>> BEGIN

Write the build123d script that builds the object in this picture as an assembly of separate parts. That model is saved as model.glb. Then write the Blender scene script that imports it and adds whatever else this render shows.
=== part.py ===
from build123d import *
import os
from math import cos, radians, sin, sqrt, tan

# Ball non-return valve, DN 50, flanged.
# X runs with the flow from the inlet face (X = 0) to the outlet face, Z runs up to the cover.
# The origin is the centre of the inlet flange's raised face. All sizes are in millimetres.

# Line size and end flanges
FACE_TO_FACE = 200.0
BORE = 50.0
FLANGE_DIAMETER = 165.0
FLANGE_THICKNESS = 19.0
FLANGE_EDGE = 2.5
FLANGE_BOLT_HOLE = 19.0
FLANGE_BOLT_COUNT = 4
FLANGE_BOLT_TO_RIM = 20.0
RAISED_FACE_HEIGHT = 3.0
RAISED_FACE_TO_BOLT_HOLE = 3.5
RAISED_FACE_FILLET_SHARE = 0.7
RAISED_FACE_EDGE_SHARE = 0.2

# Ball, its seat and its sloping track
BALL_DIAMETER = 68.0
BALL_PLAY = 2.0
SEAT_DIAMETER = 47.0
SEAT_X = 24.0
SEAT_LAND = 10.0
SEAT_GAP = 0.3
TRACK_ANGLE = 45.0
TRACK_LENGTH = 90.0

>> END
>> BEGIN

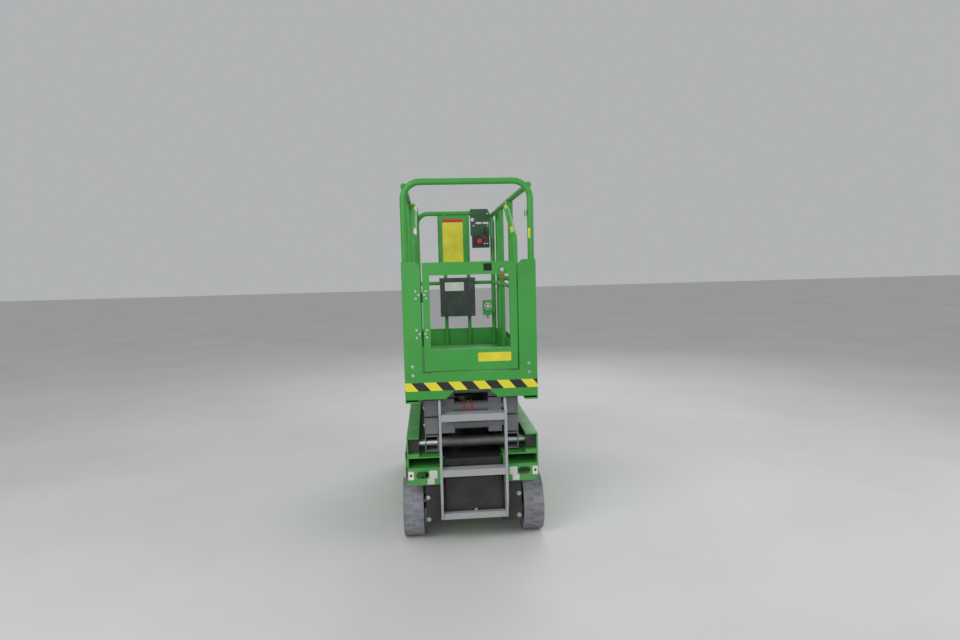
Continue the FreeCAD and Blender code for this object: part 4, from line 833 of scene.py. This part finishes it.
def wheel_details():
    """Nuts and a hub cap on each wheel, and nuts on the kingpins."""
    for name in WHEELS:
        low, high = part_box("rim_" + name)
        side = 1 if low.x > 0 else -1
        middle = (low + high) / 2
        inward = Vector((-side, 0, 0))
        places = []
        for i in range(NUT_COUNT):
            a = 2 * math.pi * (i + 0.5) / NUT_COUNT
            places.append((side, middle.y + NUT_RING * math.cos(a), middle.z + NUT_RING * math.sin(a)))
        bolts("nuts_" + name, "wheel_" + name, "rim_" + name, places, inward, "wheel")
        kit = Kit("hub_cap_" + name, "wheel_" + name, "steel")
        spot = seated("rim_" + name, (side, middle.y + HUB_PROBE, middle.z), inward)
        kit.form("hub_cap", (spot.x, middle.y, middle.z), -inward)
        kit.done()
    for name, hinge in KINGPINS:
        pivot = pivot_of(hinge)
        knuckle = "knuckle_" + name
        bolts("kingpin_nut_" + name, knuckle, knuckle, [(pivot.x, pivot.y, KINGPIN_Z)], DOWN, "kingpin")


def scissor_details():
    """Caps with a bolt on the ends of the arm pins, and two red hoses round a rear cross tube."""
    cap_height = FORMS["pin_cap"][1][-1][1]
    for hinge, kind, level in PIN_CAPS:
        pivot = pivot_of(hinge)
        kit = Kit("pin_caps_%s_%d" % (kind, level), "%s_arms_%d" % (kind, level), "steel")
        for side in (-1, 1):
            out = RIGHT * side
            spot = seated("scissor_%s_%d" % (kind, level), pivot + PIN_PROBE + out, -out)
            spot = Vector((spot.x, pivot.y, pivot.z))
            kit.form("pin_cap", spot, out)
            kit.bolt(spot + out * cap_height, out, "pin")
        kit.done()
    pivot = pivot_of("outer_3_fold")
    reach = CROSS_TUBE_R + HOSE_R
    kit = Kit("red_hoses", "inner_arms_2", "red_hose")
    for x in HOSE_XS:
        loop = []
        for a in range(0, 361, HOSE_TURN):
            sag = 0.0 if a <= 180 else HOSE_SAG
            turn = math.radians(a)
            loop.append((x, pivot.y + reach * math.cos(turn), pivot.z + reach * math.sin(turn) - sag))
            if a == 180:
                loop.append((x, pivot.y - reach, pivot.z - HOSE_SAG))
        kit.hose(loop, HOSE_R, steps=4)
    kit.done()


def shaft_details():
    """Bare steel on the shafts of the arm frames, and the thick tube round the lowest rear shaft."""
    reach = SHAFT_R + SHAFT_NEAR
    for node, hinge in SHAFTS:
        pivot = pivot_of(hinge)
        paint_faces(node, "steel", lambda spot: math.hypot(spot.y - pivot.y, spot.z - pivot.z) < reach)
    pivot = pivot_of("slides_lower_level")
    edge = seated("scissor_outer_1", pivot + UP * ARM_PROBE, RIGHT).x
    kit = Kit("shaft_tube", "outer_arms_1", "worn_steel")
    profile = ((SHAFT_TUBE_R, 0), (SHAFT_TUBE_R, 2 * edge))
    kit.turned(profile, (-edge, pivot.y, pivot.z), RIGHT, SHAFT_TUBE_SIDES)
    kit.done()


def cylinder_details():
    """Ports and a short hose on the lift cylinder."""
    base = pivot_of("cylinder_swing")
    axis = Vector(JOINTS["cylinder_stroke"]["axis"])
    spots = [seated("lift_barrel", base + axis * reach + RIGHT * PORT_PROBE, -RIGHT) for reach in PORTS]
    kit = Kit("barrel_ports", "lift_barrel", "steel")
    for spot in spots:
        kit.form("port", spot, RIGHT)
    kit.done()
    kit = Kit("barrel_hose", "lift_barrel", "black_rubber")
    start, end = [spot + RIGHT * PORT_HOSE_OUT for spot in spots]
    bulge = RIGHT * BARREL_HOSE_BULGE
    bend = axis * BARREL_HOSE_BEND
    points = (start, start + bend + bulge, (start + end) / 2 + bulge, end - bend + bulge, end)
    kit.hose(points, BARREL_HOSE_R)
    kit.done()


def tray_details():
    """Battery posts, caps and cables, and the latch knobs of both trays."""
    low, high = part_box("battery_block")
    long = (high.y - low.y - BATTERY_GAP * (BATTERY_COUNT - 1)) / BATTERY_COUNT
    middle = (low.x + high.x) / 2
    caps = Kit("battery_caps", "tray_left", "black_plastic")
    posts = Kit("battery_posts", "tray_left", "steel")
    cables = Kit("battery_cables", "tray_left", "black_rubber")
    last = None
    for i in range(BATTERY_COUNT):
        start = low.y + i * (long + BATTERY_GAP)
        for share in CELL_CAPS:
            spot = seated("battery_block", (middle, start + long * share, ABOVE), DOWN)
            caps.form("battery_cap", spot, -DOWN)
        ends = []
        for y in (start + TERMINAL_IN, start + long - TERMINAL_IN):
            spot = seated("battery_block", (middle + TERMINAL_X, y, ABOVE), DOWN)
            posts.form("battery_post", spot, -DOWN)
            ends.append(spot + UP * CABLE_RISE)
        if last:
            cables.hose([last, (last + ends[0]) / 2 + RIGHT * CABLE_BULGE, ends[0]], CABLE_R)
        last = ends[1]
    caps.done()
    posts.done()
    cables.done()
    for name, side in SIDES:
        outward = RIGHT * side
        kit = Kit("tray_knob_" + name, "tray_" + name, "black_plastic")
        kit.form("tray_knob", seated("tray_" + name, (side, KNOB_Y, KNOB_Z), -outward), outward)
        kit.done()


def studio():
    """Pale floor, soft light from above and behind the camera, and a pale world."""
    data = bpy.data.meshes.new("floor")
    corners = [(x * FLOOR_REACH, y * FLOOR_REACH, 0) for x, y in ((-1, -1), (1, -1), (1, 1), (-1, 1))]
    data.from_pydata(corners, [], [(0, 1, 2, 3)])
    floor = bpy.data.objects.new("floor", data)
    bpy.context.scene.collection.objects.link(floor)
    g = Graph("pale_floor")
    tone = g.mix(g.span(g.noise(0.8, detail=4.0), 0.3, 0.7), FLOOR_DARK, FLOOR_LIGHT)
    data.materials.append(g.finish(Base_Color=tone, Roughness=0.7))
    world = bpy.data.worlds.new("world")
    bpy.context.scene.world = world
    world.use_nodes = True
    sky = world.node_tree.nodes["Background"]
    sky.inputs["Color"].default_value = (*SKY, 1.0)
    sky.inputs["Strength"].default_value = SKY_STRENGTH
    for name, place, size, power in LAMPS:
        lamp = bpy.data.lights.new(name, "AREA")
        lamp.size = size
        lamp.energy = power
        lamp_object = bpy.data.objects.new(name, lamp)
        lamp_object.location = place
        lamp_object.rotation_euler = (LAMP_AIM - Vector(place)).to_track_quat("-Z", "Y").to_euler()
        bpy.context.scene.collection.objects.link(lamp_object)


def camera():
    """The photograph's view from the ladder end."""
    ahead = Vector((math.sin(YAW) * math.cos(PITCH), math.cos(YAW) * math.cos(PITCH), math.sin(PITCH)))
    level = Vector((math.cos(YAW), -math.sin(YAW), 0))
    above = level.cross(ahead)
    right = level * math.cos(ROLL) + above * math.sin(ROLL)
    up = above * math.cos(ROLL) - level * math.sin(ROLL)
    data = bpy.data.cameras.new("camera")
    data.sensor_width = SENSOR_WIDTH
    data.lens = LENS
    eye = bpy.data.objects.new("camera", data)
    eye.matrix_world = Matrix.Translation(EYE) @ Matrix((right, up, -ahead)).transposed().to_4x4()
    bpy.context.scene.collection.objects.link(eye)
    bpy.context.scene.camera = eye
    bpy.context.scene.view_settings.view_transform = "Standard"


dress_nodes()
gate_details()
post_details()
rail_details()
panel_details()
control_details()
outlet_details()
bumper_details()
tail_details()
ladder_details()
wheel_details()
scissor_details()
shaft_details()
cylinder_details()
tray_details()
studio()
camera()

>> END

Job —
Set down, exactly and alone, the run of lines from the line that has "Write the build123d" to the line that has "TRACK_LENGTH = 90.0".

Solution to this problem —
Write the build123d script that builds the object in this picture as an assembly of separate parts. That model is saved as model.glb. Then write the Blender scene script that imports it and adds whatever else this render shows.
=== part.py ===
from build123d import *
import os
from math import cos, radians, sin, sqrt, tan

# Ball non-return valve, DN 50, flanged.
# X runs with the flow from the inlet face (X = 0) to the outlet face, Z runs up to the cover.
# The origin is the centre of the inlet flange's raised face. All sizes are in millimetres.

# Line size and end flanges
FACE_TO_FACE = 200.0
BORE = 50.0
FLANGE_DIAMETER = 165.0
FLANGE_THICKNESS = 19.0
FLANGE_EDGE = 2.5
FLANGE_BOLT_HOLE = 19.0
FLANGE_BOLT_COUNT = 4
FLANGE_BOLT_TO_RIM = 20.0
RAISED_FACE_HEIGHT = 3.0
RAISED_FACE_TO_BOLT_HOLE = 3.5
RAISED_FACE_FILLET_SHARE = 0.7
RAISED_FACE_EDGE_SHARE = 0.2

# Ball, its seat and its sloping track
BALL_DIAMETER = 68.0
BALL_PLAY = 2.0
SEAT_DIAMETER = 47.0
SEAT_X = 24.0
SEAT_LAND = 10.0
SEAT_GAP = 0.3
TRACK_ANGLE = 45.0
TRACK_LENGTH = 90.0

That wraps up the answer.